I had interviewed Scherrer extensively in 1978 and 1979, and he discussed the case then. I checked my notes from interviews with Scherrer, who died in 1995. Both Fuentes and Santucho were mentioned several times. In one interview Scherrer said, "Paraguay picked up a MIRista, Fuentes, turned him over to Contreras. He was tortured and killed."

In the same context, Scherrer told me the Latin American intelligence services were pressuring the FBI to provide information on "terrorists" who had sought haven in the United States. "I agree with the necessity to exchange information on terrorists," Scherrer said in that interview. "I think they should be rounded up, but tried, not slaughtered." (Scherrer also revealed that a Paris phone number found in Santucho's address book led police to a Paris apartment, where they unexpectedly encountered Carlos the Jackal, whose real name was Ilich Ramirez Sanchez, a Venezuelan wanted for a series of terrorist acts including the raid on the Israeli compound during the 1972 Olympics in Munich, Germany. Carlos and his heavily armed bodyguards escaped after killing two policemen, apparently unaware they were knocking on the door of one of the world's most feared international terrorists.)

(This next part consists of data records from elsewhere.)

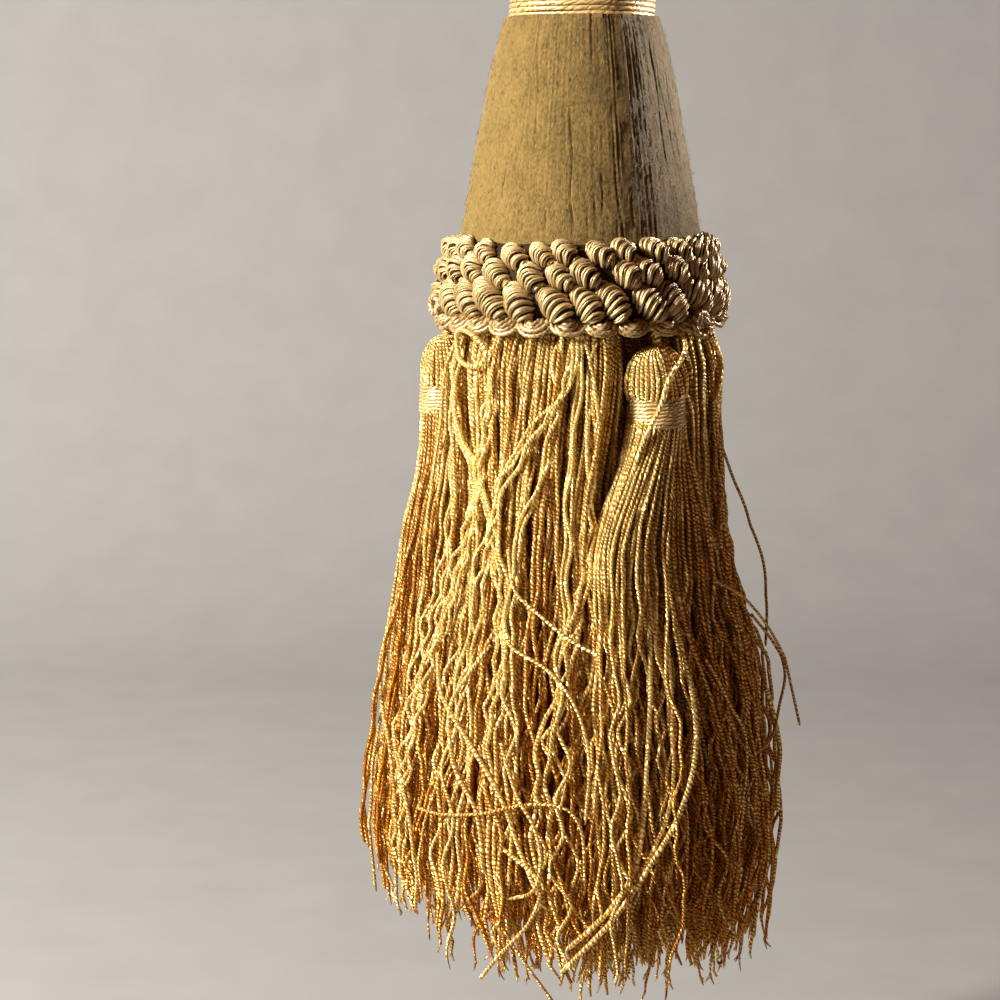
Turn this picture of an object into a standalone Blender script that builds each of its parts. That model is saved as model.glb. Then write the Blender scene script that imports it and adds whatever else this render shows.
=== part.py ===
"""A curtain tieback tassel, as it hangs from the rope that goes into the hole in its cap.

A yarn-wound cap and head with a binding between them, a collar of twisted cords with a scalloped edge,
a skirt of hanging locks, and three small bound tassels that hang from the collar over the skirt.
Metres, +Z up. The origin is the middle of the rope hole's mouth, so all heights below it are negative.
The front is -Y. Angles go round +Z from +X.
"""

import math
import random
from collections import namedtuple

import bmesh
import bpy
from mathutils import Vector

GAP = 0.0003  # between two pieces that touch
CUT_IN = 0.002  # how deep a root runs into its backing

# Cap, binding and head, from the top down
CAP_HEIGHT = 0.0170
CAP_RADIUS = 0.0155
CAP_LIP = 0.0030  # radius of the rounding at the mouth
HOLE_RADIUS = 0.0063
NECK_RADIUS = 0.0143
BINDING_ROUNDS = 4
BINDING_YARN = 0.0013  # thickness of one round
HEAD_TOP_RADIUS = 0.0167
HEAD_FOOT_RADIUS = 0.0264
HEAD_HEIGHT = 0.0466  # what shows between the binding and the collar
HEAD_SWELL = 0.8  # under 1 bulges the cone's side
HEAD_TUCK = 0.0060  # what the collar hides

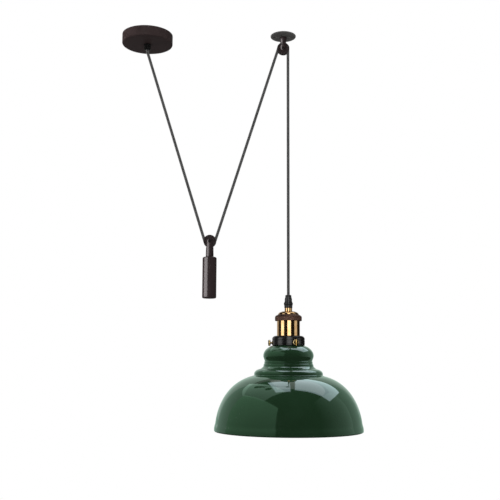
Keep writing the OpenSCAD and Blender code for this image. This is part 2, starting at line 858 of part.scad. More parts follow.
// The black cup that takes the shade's neck
module gallery() {
    r = gallery_d / 2;
    round = 4.5;
    outline = concat([[skirt_r + fit * 2, gallery_top]],
                     arc([r - round, gallery_top - round], round, 90, 0, 8),
                     [[r, gallery_top - 8], [r - 0.5, gallery_top - 8.4], [r - 0.5, gallery_top - 9.4],
                      [r, gallery_top - 9.8], [r, gallery_foot + 2.6], [r - 0.5, gallery_foot + 2.2],
                      [r - 0.5, gallery_foot + 1.6], [r, gallery_foot + 1.2], [r, gallery_foot]]);
    inner = concat([[r - gallery_wall, gallery_foot]],
                   arc([r - round, gallery_top - round], round - gallery_wall, 0, 90, 8),
                   [[skirt_r + fit * 2, gallery_roof]]);
    color(black)
        at_lamp()
            difference() {
                union() {
                    rotate_extrude() polygon(concat(outline, inner));
                    for (a = screw_angles)
                        rotate([0, 0, a])
                            translate([r - 0.8, 0, screw_z])
                                rotate([0, 90, 0]) cylinder(r = screw_d / 2 + 1.6, h = 1.8);
                }
                for (a = screw_angles)
                    rotate([0, 0, a])
                        translate([r - 6, 0, screw_z])
                            rotate([0, 90, 0]) cylinder(r = screw_d / 2 + 0.06, h = 12);
            }
}

// The threaded ring that clamps the gallery to the socket from below
module gallery_nut() {
    notches = 8;
    color(black)
        at_lamp()
            translate([0, 0, gallery_roof - gallery_nut_h])
                difference() {
                    cylinder(r = gallery_nut_r, h = gallery_nut_h);
                    translate([0, 0, -1]) cylinder(r = skirt_r + 0.1, h = gallery_nut_h + 2);
                    for (i = [0:notches - 1])
                        rotate([0, 0, i * 360 / notches])
                            translate([gallery_nut_r + 0.8, 0, -1])
                                cylinder(r = 1.8, h = gallery_nut_h + 2);
                }
}

dome_r = shade_d / 2 - rim_flare;
dome_low = 17;
dome_start = [collar_r + 4, shade_h - 61];
curl_r = 2.3;
lip_r = 1.1;
hem = 0.1;      // how far a rolled edge stands proud of the sheet
rim_r = shade_d / 2 - hem;

// The lower ends of the two pressed bands in the cove between the waist and the collar
band_foot = [waist_r + 0.5, shade_h - 35.2];
cove_foot = [waist_r + 3.4, shade_h - 41.2];

// The shade's outer face, from the lip of the neck down to the rim
shade_outline = concat(
    [[neck_r, neck_top - lip_r], [neck_r, shade_h + 0.8]],
    curve([neck_r + 0.6, shade_h], [neck_r + 9, shade_h - 0.6], [shoulder_r, shade_h - 9],
          [shoulder_r, shade_h - 19.5], 14),
    curve([shoulder_r, shade_h - 19.5], [shoulder_r, shade_h - 25.5], [waist_r, shade_h - 25.5],
          [waist_r, shade_h - 31.5], 10),
    curve([waist_r, shade_h - 31.5], [waist_r + 0.4, shade_h - 32.6], [waist_r + 0.8, shade_h - 34.1],
          band_foot, 4),
    curve(band_foot, band_foot + [1.3, -1.4], cove_foot + [-0.1, 1.8], cove_foot, 6),
    curve(cove_foot, cove_foot + [1.2, -2], [step_r - 1.6, shade_h - 44.8], [step_r, shade_h - 45.6], 5),
    curve([step_r, shade_h - 45.6], [step_r + 5.5, shade_h - 47.2], [collar_r - 0.6, shade_h - 48.6],
          [collar_r, shade_h - 54.2], 9),
    curve([collar_r, shade_h - 54.2], [collar_r, shade_h - 55.2], [collar_r - 0.4, shade_h - 55.8],
          [collar_r - 0.5, shade_h - 56.6], 3),
    curve([collar_r - 0.5, shade_h - 56.6], [collar_r - 0.4, shade_h - 58.6], dome_start + [-2.4, 0.8],
          dome_start, 6),
    curve(dome_start, dome_start + [0.85 * (dome_r - dome_start[0]), -0.17 * (dome_start[1] - dome_low)],
          [dome_r - 1.4, dome_low + 12], [dome_r, dome_low], 28),
    curve([dome_r, dome_low], [dome_r + 0.6, dome_low - 4.5], [rim_r - 0.2, 10], [rim_r, 5], 6),
    [[rim_r, 5], [rim_r, curl_r]]);

// The sheet's edge rolled into a ring of radius r
module rolled_edge(ring_r, z, r) {
    translate([0, 0, z])
        rotate_extrude()
            translate([ring_r, 0]) circle(r = r);
}

module shade() {
    color(green)
        at_lamp() {
            rotate_extrude() sheet(shade_outline, shade_wall);
            rolled_edge(neck_r + lip_r - shade_wall - hem, neck_top - lip_r, lip_r);
            rolled_edge(shade_d / 2 - curl_r, curl_r, curl_r);
        }
}

// ---- Thumb screws ---------------------------------------------------------------------------

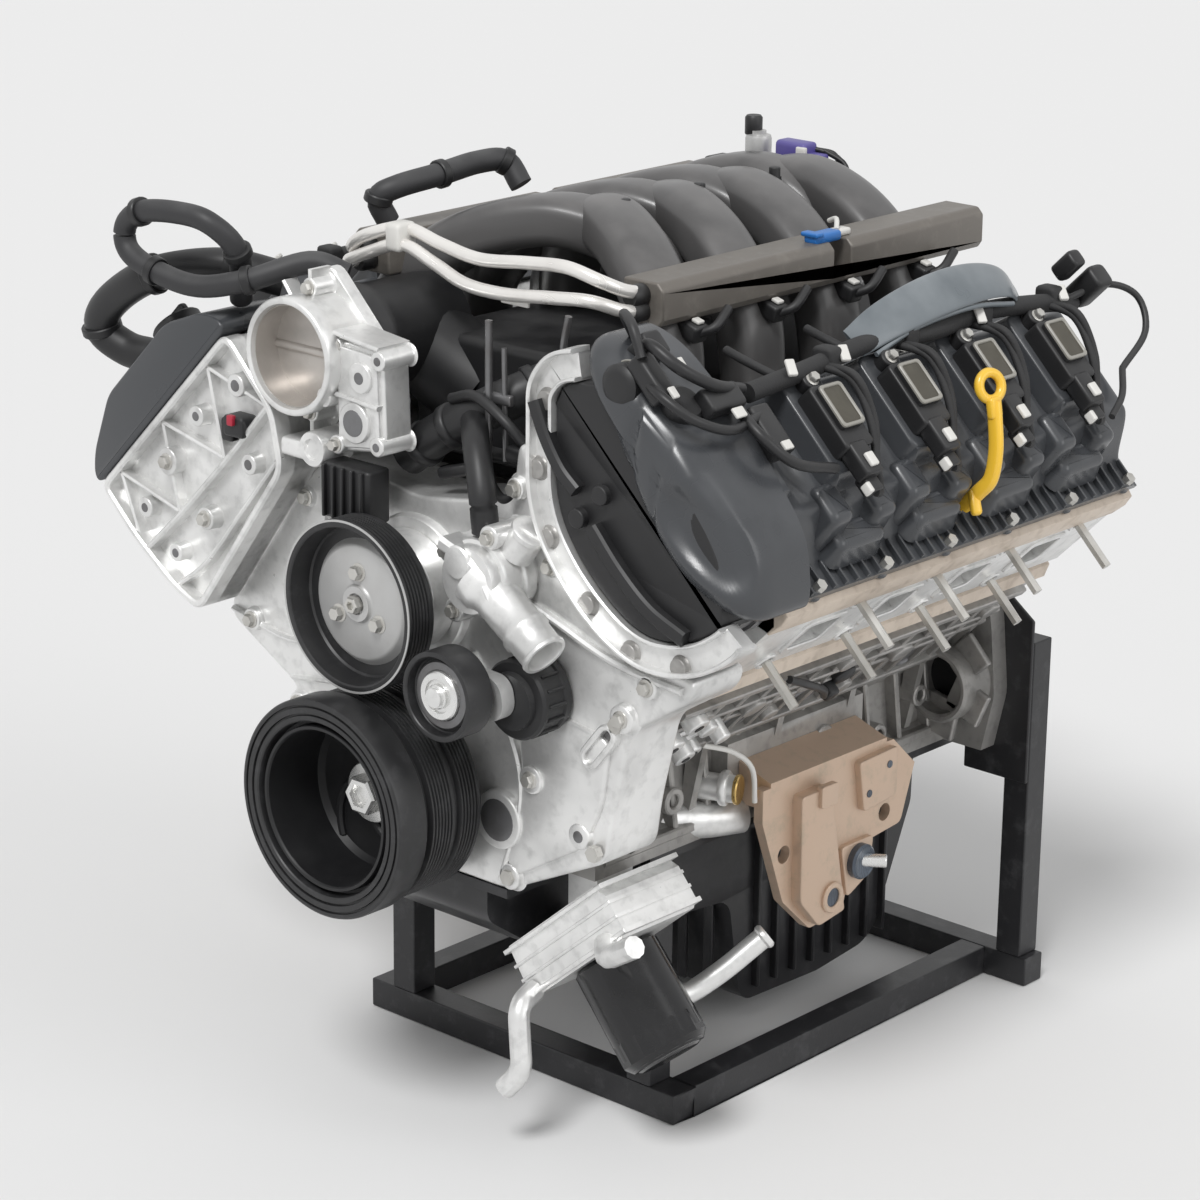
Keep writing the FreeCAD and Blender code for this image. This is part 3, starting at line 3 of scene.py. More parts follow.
import bmesh
import bpy
import numpy as np
from mathutils import Matrix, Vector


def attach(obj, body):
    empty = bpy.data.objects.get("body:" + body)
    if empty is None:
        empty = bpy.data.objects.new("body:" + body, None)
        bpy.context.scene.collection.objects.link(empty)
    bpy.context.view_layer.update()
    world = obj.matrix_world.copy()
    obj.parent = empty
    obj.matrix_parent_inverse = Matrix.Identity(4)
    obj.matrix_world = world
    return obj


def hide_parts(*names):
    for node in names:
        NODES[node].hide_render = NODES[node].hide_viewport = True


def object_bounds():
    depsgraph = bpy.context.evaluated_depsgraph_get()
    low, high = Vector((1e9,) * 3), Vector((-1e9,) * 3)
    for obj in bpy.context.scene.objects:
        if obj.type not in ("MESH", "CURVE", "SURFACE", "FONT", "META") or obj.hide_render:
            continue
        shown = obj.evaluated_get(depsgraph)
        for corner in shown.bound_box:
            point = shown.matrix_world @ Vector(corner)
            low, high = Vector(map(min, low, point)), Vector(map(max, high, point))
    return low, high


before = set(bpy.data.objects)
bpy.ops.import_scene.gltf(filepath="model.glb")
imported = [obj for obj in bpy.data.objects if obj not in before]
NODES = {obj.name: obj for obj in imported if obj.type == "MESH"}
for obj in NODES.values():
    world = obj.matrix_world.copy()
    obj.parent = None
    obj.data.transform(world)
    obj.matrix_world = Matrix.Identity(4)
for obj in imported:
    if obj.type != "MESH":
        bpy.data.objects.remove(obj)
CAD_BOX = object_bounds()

bl_info = {
    "name": "Complete V8 Engine on a Stand",
    "version": (1, 0, 0),
    "blender": (4, 5, 0),
    "location": "3D View > Sidebar > V8 Engine",
    "description": "Dresses the packed V8 engine with its castings, covers, pipes and finishes",
    "category": "Add Mesh",
}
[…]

Scherrer was clearly at the center of a furiously fought antiterrorist war, and US policy placed him unequivocally on the side of the military governments trying to wipe out leftist resistance. The moral dilemmas facing officials like Scherrer can be inferred from the circumstances in which they were thrust and from their often aridly phrased official reports.

While Latin American countries are probing the uncomfortable details of their repressive past, there has never been full accounting of US liaison and collaboration with the Latin American agencies carrying out the repression. The issue is not only whether a single FBI agent crossed a line by distributing and acting on information he knew was gained by torture. The real question goes to the shared objectives between US agencies and Gestapo-like secret police organizations in Latin America, and to the US policies that justified working with them in full knowledge and tacit approval of their methods.